▸ WHAT THE TASK ASKS:
Write out the whole listing again, exactly.

▸ SUPPLIED INFORMATION:
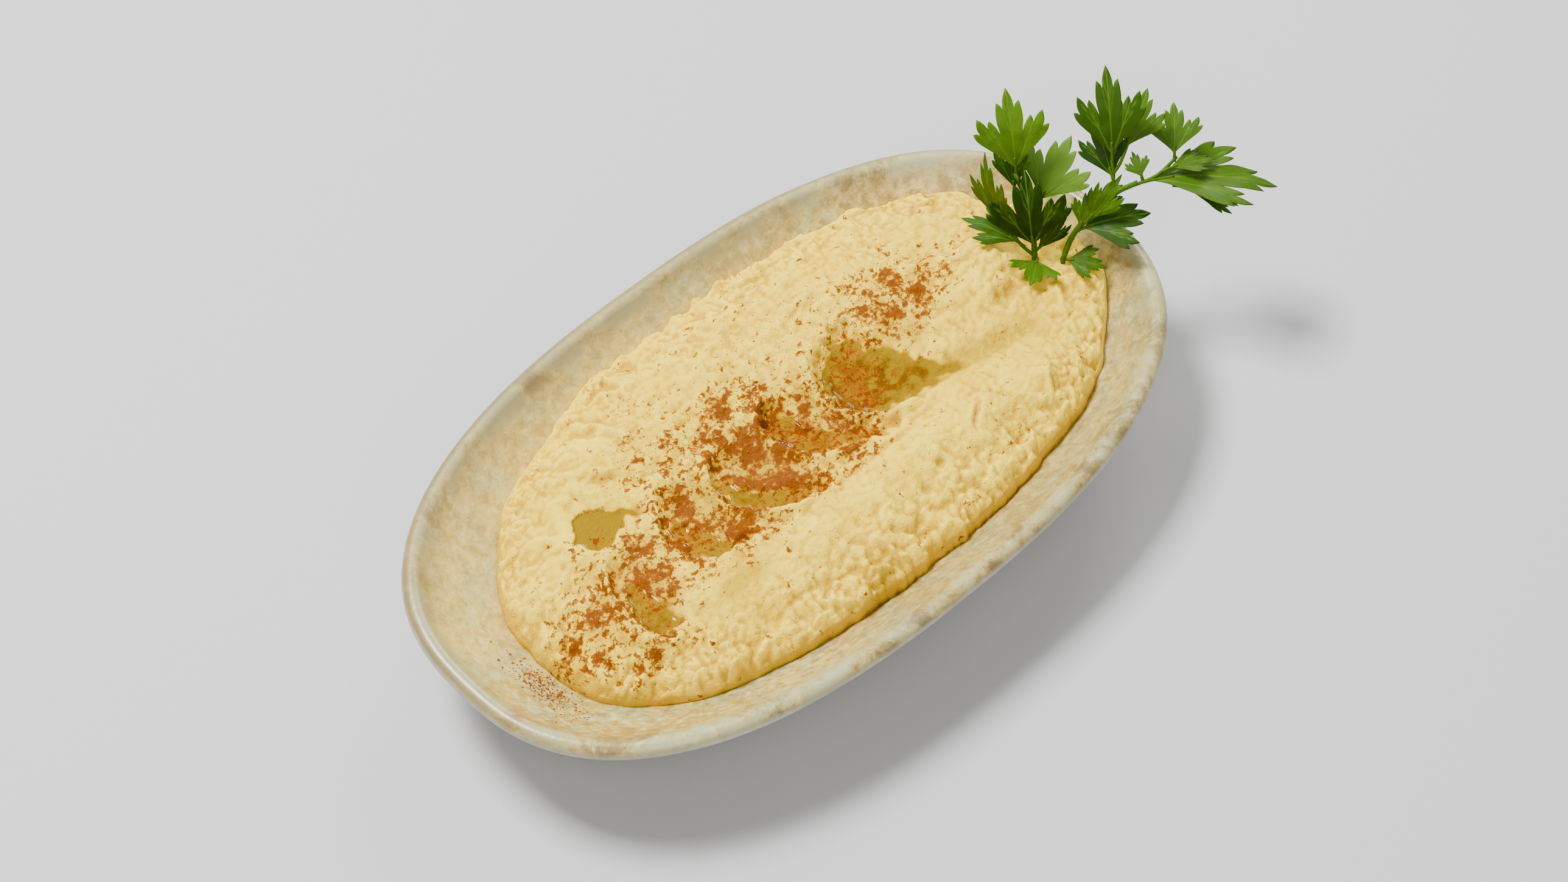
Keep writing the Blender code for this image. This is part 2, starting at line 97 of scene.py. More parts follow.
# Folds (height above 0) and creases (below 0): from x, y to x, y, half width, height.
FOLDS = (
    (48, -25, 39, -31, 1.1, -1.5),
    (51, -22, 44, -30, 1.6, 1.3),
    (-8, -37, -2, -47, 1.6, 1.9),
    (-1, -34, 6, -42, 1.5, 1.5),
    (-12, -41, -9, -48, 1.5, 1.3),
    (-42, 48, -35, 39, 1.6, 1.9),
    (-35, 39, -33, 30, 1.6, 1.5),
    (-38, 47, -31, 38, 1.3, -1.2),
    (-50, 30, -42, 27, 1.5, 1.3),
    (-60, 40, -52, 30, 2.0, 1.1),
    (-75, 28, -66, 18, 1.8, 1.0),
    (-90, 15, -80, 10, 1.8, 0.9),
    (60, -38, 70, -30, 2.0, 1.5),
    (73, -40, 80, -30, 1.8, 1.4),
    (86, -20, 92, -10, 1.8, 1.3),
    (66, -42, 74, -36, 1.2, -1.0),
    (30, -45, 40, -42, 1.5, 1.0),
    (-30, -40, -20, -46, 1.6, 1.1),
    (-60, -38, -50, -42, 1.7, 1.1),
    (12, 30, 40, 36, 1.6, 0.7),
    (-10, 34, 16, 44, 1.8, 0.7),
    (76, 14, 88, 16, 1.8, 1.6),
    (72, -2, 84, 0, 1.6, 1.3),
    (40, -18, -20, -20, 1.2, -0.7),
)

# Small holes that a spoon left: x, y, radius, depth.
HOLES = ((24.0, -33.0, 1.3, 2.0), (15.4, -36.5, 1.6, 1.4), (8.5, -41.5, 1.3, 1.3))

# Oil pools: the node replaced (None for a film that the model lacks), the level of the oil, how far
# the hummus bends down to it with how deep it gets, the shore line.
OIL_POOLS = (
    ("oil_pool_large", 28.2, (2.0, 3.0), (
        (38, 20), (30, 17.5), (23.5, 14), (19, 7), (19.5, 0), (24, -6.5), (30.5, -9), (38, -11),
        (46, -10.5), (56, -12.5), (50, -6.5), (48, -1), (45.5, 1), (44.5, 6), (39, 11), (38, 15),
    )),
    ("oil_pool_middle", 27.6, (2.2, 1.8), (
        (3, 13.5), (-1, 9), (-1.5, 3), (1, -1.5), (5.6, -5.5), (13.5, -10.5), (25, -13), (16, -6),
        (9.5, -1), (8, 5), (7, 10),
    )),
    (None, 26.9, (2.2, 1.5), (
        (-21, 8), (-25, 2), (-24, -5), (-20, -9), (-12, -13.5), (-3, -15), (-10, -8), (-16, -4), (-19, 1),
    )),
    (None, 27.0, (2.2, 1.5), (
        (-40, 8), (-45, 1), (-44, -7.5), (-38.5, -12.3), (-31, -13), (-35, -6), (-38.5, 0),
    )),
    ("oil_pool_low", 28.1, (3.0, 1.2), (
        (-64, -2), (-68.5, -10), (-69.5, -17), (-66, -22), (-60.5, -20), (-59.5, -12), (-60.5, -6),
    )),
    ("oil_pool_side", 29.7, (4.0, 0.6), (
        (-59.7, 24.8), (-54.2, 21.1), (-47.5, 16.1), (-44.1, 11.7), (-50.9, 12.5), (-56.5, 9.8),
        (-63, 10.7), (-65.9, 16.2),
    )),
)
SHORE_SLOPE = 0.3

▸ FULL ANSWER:
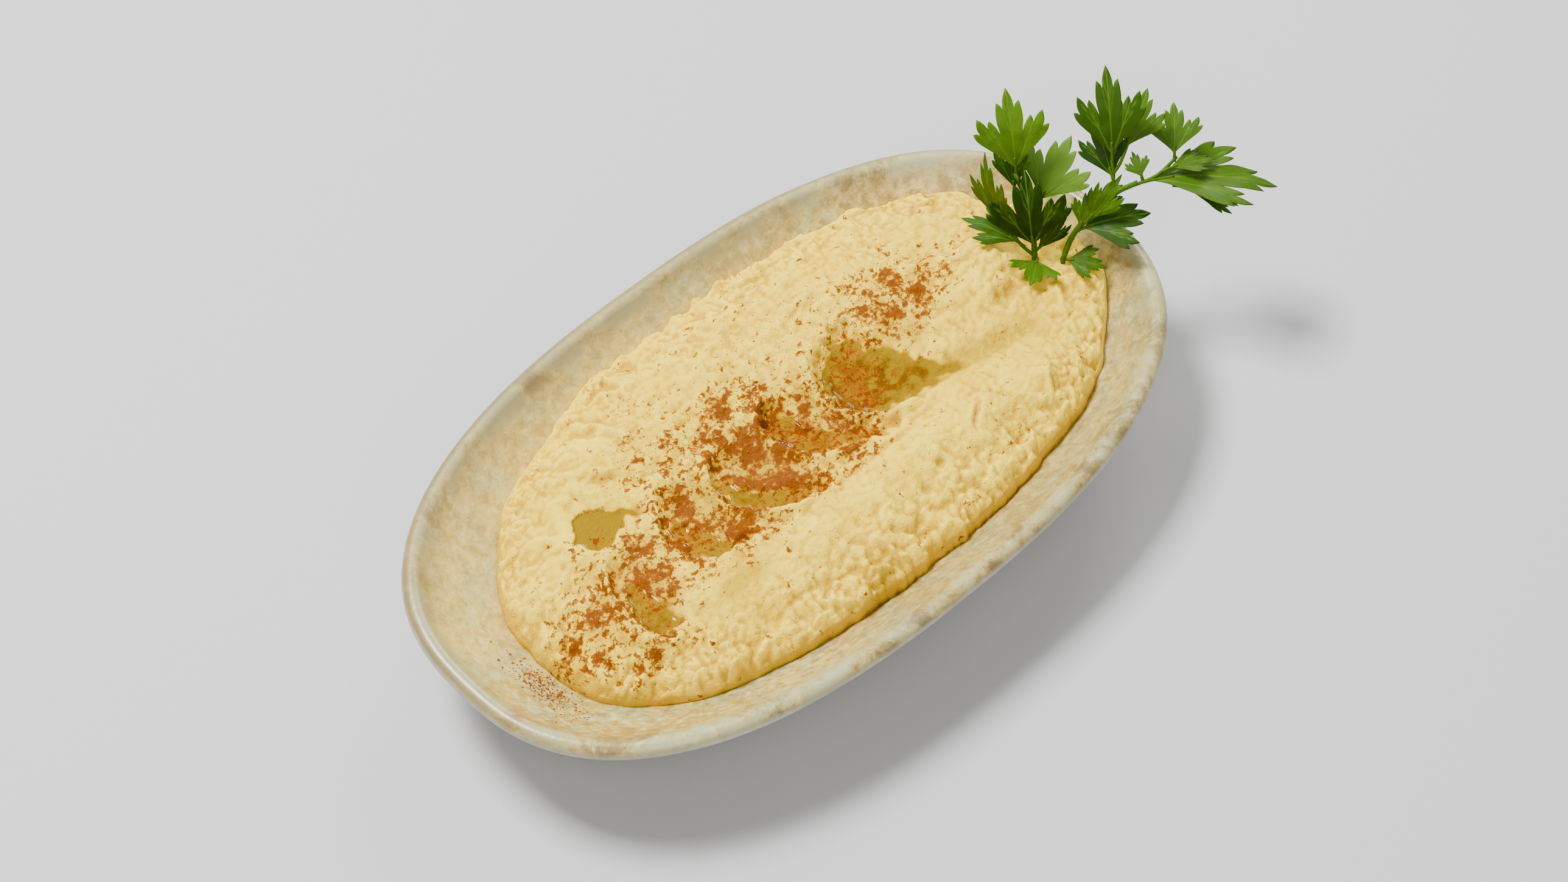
Keep writing the Blender code for this image. This is part 2, starting at line 97 of scene.py. More parts follow.
# Folds (height above 0) and creases (below 0): from x, y to x, y, half width, height.
FOLDS = (
    (48, -25, 39, -31, 1.1, -1.5),
    (51, -22, 44, -30, 1.6, 1.3),
    (-8, -37, -2, -47, 1.6, 1.9),
    (-1, -34, 6, -42, 1.5, 1.5),
    (-12, -41, -9, -48, 1.5, 1.3),
    (-42, 48, -35, 39, 1.6, 1.9),
    (-35, 39, -33, 30, 1.6, 1.5),
    (-38, 47, -31, 38, 1.3, -1.2),
    (-50, 30, -42, 27, 1.5, 1.3),
    (-60, 40, -52, 30, 2.0, 1.1),
    (-75, 28, -66, 18, 1.8, 1.0),
    (-90, 15, -80, 10, 1.8, 0.9),
    (60, -38, 70, -30, 2.0, 1.5),
    (73, -40, 80, -30, 1.8, 1.4),
    (86, -20, 92, -10, 1.8, 1.3),
    (66, -42, 74, -36, 1.2, -1.0),
    (30, -45, 40, -42, 1.5, 1.0),
    (-30, -40, -20, -46, 1.6, 1.1),
    (-60, -38, -50, -42, 1.7, 1.1),
    (12, 30, 40, 36, 1.6, 0.7),
    (-10, 34, 16, 44, 1.8, 0.7),
    (76, 14, 88, 16, 1.8, 1.6),
    (72, -2, 84, 0, 1.6, 1.3),
    (40, -18, -20, -20, 1.2, -0.7),
)

# Small holes that a spoon left: x, y, radius, depth.
HOLES = ((24.0, -33.0, 1.3, 2.0), (15.4, -36.5, 1.6, 1.4), (8.5, -41.5, 1.3, 1.3))

# Oil pools: the node replaced (None for a film that the model lacks), the level of the oil, how far
# the hummus bends down to it with how deep it gets, the shore line.
OIL_POOLS = (
    ("oil_pool_large", 28.2, (2.0, 3.0), (
        (38, 20), (30, 17.5), (23.5, 14), (19, 7), (19.5, 0), (24, -6.5), (30.5, -9), (38, -11),
        (46, -10.5), (56, -12.5), (50, -6.5), (48, -1), (45.5, 1), (44.5, 6), (39, 11), (38, 15),
    )),
    ("oil_pool_middle", 27.6, (2.2, 1.8), (
        (3, 13.5), (-1, 9), (-1.5, 3), (1, -1.5), (5.6, -5.5), (13.5, -10.5), (25, -13), (16, -6),
        (9.5, -1), (8, 5), (7, 10),
    )),
    (None, 26.9, (2.2, 1.5), (
        (-21, 8), (-25, 2), (-24, -5), (-20, -9), (-12, -13.5), (-3, -15), (-10, -8), (-16, -4), (-19, 1),
    )),
    (None, 27.0, (2.2, 1.5), (
        (-40, 8), (-45, 1), (-44, -7.5), (-38.5, -12.3), (-31, -13), (-35, -6), (-38.5, 0),
    )),
    ("oil_pool_low", 28.1, (3.0, 1.2), (
        (-64, -2), (-68.5, -10), (-69.5, -17), (-66, -22), (-60.5, -20), (-59.5, -12), (-60.5, -6),
    )),
    ("oil_pool_side", 29.7, (4.0, 0.6), (
        (-59.7, 24.8), (-54.2, 21.1), (-47.5, 16.1), (-44.1, 11.7), (-50.9, 12.5), (-56.5, 9.8),
        (-63, 10.7), (-65.9, 16.2),
    )),
)
SHORE_SLOPE = 0.3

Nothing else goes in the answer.